Splitting a network vertically distributes the different layers among the GPUs, so one GPU will only need to save the parameters of a subset of layers. This requires communication between the GPUs in both the forward and backwards path. It also leaves all GPUs idle which require other GPUs to finish the computations on their layers and exchange information. To increase usage of the devices pipeline parallelism can be used to split the batch into micro-batches, perform calculations on those micro-batches and already provide data to other GPUs while still working on the remaining micro-batches.

Tensor parallelism offers another appproach to reduce the memory requirements. By splitting the tensors along one of the dimensions a tensor can be distributed among multiple GPUs reducing the memory required for the tensor on each GPU. The results from each GPU are computed into one final result tensor at the end.

Data parallelism

Data parallelism serves the main purpose of accelerating the training process of a machine learning model. By distributing the training samples across multiple GPUs each GPU needs to process less batches resulting in lower training time per epoch. After each batch all GPUs exchange their gradients through an all-reduce pattern to calculate the gradients for the weight updates. Because all GPUs contribute with their number of samples the effective batch size is scaled by the number of used GPUs. This might require adjustments to the batch size to still achieve the required performance of a model, but can also help to achieve certain batch sizes which otherwise would not be possible on single devices. Specialized optimizer like LARS (Layer-wise Adaptive Rate Scaling) are designed to perform well on large batch sizes that are achieved through data parallel training. Basic data distributed parallelism is supported by most ML/DL frameworks like PyTorch and TensorFlow.

Hybrid parallelism

Often some degrees of model and data parallelism are combined to achieve better training performance.

ZeRO, the zero redundancy optimizer, partitions optimizer states across GPUs and CPUs to both accelerate training and lower memory requirements. Different optimization levels have different impact on communication overhead, training time and memory requirements.

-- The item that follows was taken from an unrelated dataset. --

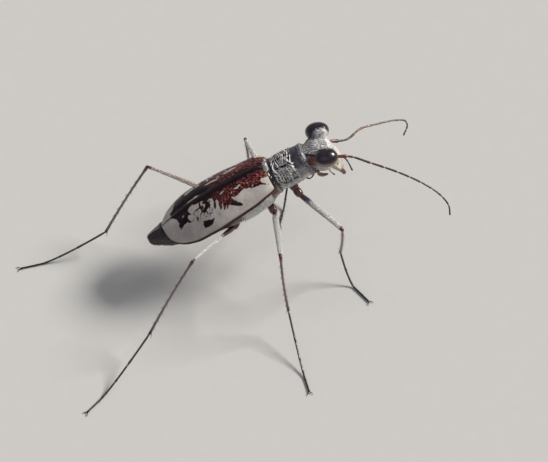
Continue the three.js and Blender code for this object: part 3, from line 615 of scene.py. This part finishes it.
Q = P - HEAD_AT
face = smooth(.35, .8, Q[..., 0] + .0 * Q[..., 2]) * smooth(-.25, -.75, Q[..., 2])
temple = np.minimum(1, 1.5 * np.exp(-(((Q[..., 0] + .60) / .36) ** 2 + ((np.abs(Q[..., 1]) - .74) / .3) ** 2 + ((Q[..., 2] + .30) / .36) ** 2)))
back = smooth(-.74, -1.0, Q[..., 0]) * .9
frons = smooth(.12, .42, Q[..., 0]) * smooth(-.85, -.45, Q[..., 2]) * (1 - smooth(.62, .80, np.abs(Q[..., 1])))
eye_gap = ball(Q * A([1, 0, 1]) + np.abs(Q) * A([0, 1, 0]), (.035, .94, -.012), (.612, .47, .468))
edge_ = np.exp(-(eye_gap / .072) ** 2)
line_ = np.exp(-((np.abs(Q[..., 1]) - .32 - .66 * (Q[..., 0] + .85)) / .050) ** 2) * smooth(-1.02, -.88, Q[..., 0]) * smooth(-.28, -.38, Q[..., 0]) * smooth(-.50, -.36, Q[..., 2])
edge_ = np.maximum(edge_, line_)
up_ = smooth(0, .5, D[..., 2])
f = Form().grid(P, up=up_, wav=wav * up_, face=face, temple=temple, back=back, rim=edge_, frons=frons)
brown = cuticle("mouth_brown", [(.3, (.05, .012, .010)), (.5, (.17, .05, .025)), (.75, (.40, .20, .10))], 6, .25, coat=.5)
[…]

FSDP, fully sharded data parallelism, is another approach to enable the training of large models across multiple GPUs by sharding parameters across multiple devices. FSDP is available in PyTorch.

Inference

Inference allows to use a trained model with previously unseen data to create predictions. It requires significantly less computational power and memory resources than training. Therefore it is suited for CPU and GPU systems, where GPU systems still outperform CPUs by a lot regarding the number of processed samples per time step. But depending on the use-cases of a trained model, CPU inference might be sufficient on smaller deployment systems if there is not a large amount of data or if the latency of the inference is negligible. As a reference for memory requirements a Llama 2 7B model would require about 28GB of memory with FP32 precision, which is significantly less than required for the model training as optimizer states and gradients don't have to be stored.

Inference can be sped up by using multiple devices. Unlike distributed training this does not require communication or specialized algorithms/strategies. Distributed inference is performed by supplying different instances with separate data samples to work on.

To deploy trained models frameworks like PyTorch and Tensorflow provide inference server, TorchServe and TensorFlow Serving, that are suited for production environments. Nvidia also provides an inference server with Triton which is optimized for Nvidia GPUs.

Additional libraries like TensorRT can increase the inference throughput by pre-compiling a trained model with optimizations before deploying it in a target environment.

Handling datasets

Being able to access a dataset for training with high bandwidth is crucial for high resource utilization during model training. As datasets tend to require up to multiple TB of storage and can span over millions of files choosing an adequate filesystem is really important on HPC systems. HPC systems use shared file systems to provide data storage to the users. Accessing datasets on those file systems can add many I/O operations on the systems and can have significant performance impact for other users. Potentially required considerations that could be made are:

Storage quota:

The large size of datasets present challenges to storage space avaiable to a user. A space-efficient approach are datasets that are provided to the cluster users from a central storage which reduces the need for own copies of the same dataset for users. Due to licensing and availability reasons some datasets can not be provided to all users and may require special permission or access groups to be available. If the targeted user group is too small it may not be feasible to store a dataset centrally. Additionally users may require different preprocessings or file formats for their datasets. This again creates the need for additional copies and the space to store them.

File systems:

HPC systems often provide multiple types of storage and file systems. To reduce the load on those systems it is advised to reduce the amount of single file operations that are performed. One way to achieve this are archives/tarballs, as this presents the file systems with a single file operation when copying to a destination. This case requires additional considerations to be accessible. If node-local storage is available those archives can be copied onto the nodes, unpacked, potentially required preprocessing can be applied and the training then started. Depending on the required availability of data samples to multiple nodes using on-demand file systems like BeeOND can improve performance and can help to reduce network load. The least amount of network load would be achieved if the datasets or data samples required for different workers fit onto the node-local storage and are only required by those devices. Depending on the disk space, the required number of nodes and the number of available devies, this may not be possible. This approach also needs to be adapted for the training needs. If sampling, shuffling or other operations are required on the data samples it might not be possible to just copy and unpack archives on different nodes as this might not provide the required distribution. Possible libraries that may help in these cases are:

Improving I/O performance for parallel single node runs

The following assumes a GPU node with multiple GPUs and that the user runs many trainings simultaneously in differnt jobs, each using one GPU. When training multiple instances of the same model, or different models, but using the same dataset, it could prove beneficial to consolidate multiple jobs into a single job. By doing so, it is possible to make use of local SSDs (if available) through on-demand file systems like BeeOND. The dataset only needs to be transfered once onto the local storage over the network and can be accessed by mutliple training instances. This reduces the load on the network and also improves the access time to the data samples. For a node with four GPUs this would mean to submit one four-GPU job instead of four one-GPU jobs, requesting the available on-demand file system, and launching multiple independent training instances on the same dataset on single GPUs.